Curiosamente, encontrei dia desses nos arquivos público da cidade umas crônicas que ele escreveu no Jornal O Patrono, no final dos anos 1990. Deixo o trecho de uma delas onde dá pra sentir um pouco da visão aguda e humanista do cara. E ainda uma dose de amarga ironia sobre a “fila do cardiologista”, praticamente uma antecipação mórbida de seus últimos dias nessa existência.
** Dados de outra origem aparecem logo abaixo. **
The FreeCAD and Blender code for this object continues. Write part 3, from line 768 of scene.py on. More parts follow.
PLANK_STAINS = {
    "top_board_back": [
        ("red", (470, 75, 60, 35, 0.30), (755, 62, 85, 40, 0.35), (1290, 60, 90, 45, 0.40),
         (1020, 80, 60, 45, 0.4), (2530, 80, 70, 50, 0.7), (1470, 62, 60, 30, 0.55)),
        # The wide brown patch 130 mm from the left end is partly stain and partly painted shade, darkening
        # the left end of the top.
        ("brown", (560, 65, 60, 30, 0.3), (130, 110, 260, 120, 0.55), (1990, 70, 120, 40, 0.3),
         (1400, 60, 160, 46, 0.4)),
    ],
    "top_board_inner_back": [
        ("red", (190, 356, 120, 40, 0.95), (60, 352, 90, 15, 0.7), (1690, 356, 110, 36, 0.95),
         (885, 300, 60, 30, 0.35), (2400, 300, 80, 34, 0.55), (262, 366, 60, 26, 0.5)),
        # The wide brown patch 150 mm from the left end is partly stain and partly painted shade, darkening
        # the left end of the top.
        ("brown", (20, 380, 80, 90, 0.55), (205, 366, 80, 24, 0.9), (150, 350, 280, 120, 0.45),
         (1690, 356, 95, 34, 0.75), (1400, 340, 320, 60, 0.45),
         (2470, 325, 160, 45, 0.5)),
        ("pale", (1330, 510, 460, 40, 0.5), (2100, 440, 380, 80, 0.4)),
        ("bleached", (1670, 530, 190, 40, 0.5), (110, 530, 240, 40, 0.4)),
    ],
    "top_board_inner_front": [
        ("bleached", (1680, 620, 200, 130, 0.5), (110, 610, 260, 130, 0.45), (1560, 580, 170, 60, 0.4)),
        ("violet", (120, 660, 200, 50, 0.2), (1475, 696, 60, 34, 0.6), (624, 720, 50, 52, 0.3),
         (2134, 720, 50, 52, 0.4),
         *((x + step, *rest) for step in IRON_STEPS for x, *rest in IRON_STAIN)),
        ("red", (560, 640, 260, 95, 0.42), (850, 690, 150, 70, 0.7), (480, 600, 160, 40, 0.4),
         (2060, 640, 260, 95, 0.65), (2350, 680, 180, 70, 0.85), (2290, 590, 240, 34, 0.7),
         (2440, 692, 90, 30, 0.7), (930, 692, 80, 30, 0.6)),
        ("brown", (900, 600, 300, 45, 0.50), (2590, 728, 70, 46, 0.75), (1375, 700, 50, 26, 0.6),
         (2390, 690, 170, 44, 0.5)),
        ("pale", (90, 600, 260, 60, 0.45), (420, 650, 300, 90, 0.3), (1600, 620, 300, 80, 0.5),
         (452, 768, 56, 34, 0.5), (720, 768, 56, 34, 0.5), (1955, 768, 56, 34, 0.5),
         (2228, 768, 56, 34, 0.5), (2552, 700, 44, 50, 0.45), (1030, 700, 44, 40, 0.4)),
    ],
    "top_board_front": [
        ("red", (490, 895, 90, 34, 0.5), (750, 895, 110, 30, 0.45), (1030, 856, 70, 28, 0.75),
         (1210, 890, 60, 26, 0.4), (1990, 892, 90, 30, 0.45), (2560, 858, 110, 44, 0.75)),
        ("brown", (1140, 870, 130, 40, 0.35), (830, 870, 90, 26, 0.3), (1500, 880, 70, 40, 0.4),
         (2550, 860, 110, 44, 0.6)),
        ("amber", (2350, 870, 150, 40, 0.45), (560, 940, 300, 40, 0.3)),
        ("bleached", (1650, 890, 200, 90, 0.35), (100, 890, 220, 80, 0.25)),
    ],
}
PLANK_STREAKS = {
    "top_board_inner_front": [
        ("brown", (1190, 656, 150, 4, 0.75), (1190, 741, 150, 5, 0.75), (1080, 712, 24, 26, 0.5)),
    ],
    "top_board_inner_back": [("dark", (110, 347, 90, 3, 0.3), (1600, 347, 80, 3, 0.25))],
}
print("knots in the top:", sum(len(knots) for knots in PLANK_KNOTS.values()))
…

Vai na Paz e na Poesia, querido amigo.
“Hoje nos grandes centros urbanos travam-se batalhas diárias entre pessoas e carros, pulmões e fumaça e, o pior, pessoas e pessoas por um pedaço de calçada, por um lugar em um ônibus, num elevador, na fila do banco, do restaurante e, finalmente na fila do cardiologista. Os que sobrevivem se acotovelam na fila do velório para dar o último adeus ao que não resistiu às filas do banco, do restaurante, não tendo tempo de chegar à fila do cardiologista. Ao que não resistiu aos carros, à fumaça e à falta de um lugar para caminhar na calçada, a falta de um lugar no ônibus.
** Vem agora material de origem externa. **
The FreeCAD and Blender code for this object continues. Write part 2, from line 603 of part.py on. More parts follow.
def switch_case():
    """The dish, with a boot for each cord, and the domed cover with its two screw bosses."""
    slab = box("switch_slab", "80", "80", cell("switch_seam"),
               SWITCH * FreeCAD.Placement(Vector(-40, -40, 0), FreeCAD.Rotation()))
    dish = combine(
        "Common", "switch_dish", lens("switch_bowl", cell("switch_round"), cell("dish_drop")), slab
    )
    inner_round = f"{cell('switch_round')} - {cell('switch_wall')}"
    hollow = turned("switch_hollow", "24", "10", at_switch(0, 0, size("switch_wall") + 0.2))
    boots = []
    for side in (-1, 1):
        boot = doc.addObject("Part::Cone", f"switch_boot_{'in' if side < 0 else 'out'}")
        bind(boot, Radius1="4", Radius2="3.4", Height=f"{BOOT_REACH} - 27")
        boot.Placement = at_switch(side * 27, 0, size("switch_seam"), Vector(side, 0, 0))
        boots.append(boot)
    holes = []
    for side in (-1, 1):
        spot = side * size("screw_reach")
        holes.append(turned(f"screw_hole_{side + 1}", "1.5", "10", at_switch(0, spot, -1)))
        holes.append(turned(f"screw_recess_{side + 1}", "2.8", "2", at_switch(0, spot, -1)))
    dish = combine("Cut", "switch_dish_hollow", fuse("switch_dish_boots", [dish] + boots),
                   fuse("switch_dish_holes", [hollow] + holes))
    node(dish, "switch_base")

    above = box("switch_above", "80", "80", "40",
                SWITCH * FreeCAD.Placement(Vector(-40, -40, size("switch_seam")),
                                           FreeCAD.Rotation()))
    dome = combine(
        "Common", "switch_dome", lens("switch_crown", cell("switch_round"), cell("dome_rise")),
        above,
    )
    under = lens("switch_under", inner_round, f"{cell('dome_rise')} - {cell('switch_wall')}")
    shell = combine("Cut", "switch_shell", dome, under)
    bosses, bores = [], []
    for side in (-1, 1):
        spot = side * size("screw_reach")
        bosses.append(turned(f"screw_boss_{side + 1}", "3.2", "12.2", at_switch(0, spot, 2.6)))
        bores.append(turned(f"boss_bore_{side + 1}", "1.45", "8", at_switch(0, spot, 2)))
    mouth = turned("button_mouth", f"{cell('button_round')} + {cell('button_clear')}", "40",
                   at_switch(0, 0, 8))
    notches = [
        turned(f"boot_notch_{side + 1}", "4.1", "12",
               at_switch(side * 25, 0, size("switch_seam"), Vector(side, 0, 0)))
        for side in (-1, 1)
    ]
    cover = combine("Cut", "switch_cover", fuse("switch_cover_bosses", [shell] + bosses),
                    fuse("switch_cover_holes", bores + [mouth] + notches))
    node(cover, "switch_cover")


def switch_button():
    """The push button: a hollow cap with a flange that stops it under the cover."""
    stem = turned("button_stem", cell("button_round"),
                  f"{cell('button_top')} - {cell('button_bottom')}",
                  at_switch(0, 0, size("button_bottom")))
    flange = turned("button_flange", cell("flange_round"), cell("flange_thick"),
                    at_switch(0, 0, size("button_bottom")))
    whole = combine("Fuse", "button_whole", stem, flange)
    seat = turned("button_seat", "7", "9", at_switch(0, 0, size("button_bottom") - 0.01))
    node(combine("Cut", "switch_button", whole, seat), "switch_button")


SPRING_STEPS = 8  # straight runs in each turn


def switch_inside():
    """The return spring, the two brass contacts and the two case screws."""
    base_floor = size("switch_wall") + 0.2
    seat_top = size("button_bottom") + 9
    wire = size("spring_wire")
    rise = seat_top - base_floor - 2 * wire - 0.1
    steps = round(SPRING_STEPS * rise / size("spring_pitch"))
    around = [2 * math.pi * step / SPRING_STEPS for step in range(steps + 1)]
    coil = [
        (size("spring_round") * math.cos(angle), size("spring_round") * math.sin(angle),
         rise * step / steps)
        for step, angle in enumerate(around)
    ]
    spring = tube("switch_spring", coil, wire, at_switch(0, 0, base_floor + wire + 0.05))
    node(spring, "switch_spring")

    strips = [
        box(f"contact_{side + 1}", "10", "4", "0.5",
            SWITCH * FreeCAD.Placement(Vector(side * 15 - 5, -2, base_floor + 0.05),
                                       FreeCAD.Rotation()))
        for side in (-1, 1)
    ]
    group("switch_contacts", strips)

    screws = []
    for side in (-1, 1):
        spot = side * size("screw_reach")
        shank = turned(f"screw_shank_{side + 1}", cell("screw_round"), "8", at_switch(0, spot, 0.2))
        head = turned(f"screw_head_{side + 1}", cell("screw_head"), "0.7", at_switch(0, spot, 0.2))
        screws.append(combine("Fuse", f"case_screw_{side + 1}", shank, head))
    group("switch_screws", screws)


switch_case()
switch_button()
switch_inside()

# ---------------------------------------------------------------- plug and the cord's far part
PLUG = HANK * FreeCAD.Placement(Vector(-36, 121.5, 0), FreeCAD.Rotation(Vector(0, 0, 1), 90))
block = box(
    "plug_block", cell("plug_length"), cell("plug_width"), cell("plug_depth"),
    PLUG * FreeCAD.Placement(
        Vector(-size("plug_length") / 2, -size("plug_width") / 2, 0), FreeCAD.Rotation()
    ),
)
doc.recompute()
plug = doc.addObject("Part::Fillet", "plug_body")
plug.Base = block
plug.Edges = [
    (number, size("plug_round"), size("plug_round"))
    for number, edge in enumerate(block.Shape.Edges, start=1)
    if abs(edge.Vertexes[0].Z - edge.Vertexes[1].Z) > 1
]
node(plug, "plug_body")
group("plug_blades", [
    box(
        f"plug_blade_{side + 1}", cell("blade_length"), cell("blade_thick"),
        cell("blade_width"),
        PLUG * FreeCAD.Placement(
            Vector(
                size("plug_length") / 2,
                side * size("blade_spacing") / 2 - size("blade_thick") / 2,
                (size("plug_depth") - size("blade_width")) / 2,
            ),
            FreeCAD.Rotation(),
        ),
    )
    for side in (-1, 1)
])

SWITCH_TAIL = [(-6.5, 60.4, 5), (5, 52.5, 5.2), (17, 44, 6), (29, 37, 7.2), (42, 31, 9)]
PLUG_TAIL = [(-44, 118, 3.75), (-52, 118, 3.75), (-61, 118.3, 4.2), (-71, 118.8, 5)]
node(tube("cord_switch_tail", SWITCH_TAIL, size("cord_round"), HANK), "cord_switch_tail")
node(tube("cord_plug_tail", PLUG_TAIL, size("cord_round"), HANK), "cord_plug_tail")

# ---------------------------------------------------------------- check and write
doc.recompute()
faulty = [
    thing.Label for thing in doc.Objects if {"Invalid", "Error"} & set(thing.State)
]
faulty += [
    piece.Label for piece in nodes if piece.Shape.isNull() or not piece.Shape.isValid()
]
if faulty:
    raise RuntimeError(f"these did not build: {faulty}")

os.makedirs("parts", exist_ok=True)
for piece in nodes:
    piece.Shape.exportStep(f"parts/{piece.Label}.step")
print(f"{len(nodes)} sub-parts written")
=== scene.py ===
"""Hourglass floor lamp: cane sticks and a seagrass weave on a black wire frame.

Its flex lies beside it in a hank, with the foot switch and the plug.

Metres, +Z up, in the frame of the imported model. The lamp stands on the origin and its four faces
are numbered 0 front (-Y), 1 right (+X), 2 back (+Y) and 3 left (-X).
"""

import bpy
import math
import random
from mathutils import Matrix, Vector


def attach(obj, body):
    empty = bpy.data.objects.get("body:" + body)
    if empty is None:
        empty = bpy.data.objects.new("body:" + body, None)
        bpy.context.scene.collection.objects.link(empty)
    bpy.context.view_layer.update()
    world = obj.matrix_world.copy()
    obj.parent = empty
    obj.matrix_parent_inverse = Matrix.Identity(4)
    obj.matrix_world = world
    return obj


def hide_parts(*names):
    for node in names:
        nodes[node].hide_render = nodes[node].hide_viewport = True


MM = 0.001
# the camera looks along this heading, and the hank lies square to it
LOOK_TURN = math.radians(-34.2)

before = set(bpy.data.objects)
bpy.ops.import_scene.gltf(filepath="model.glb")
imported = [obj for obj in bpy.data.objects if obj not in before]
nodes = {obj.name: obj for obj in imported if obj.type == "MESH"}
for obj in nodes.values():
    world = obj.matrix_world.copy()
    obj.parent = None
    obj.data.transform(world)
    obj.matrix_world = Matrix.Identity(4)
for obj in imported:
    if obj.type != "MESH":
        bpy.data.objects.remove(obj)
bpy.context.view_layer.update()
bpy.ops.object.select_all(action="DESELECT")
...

Me preocupa o próximo passo a ser dado nessa insensata caminhada: A LOUCURA TOTAL E COLETIVA. Nos preparamos para recebê-la como se fosse a ordem natural das coisas ou nos lançamos em uma fervorosa tentativa de resgatarmos nossa origem, nossa identidade, nossa condição de SERES HUMANOS?
Aguardo sugestões”
Valdo Couto, Jornal O Patrono, 1998
CARONA AO VENTO (Canção do Poeta)
Quem traz no sangue e na alma
As cicatrizes do amor
As mesmas que causam tristezas
As mesmas que causam dor
Não se entrega às mazelas
Que a vida a nós determina
Vê, nos olhos da menina
A fonte de inspiração
Atravessa o furacão
Rompe, imune, a tempestade
Caminha mesmo nas trevas
Tropeça, cai, se levanta
Chora, mas também canta
Encarna o bem e a maldade.
Cultiva a nobre planta
Da mais pura amizade.
Quem traz na alma e no sangue
Aquilo que não se cala
A palavra que se fala
Mesmo quando a boca sangra
Rasga, feroz, a garganta
Mesmo quando o corpo dói
A raiva que nos corrói
Quando a decência falha
Quando a maldade se espalha
Se retrai, sofre por dentro
Espera o justo momento
E o grito contido ecoa,
Pede carona ao vento,
Voa veloz, feito seta.
E então, sorrindo e cantando,
Lá vai de novo o poeta.
(Valdo Couto)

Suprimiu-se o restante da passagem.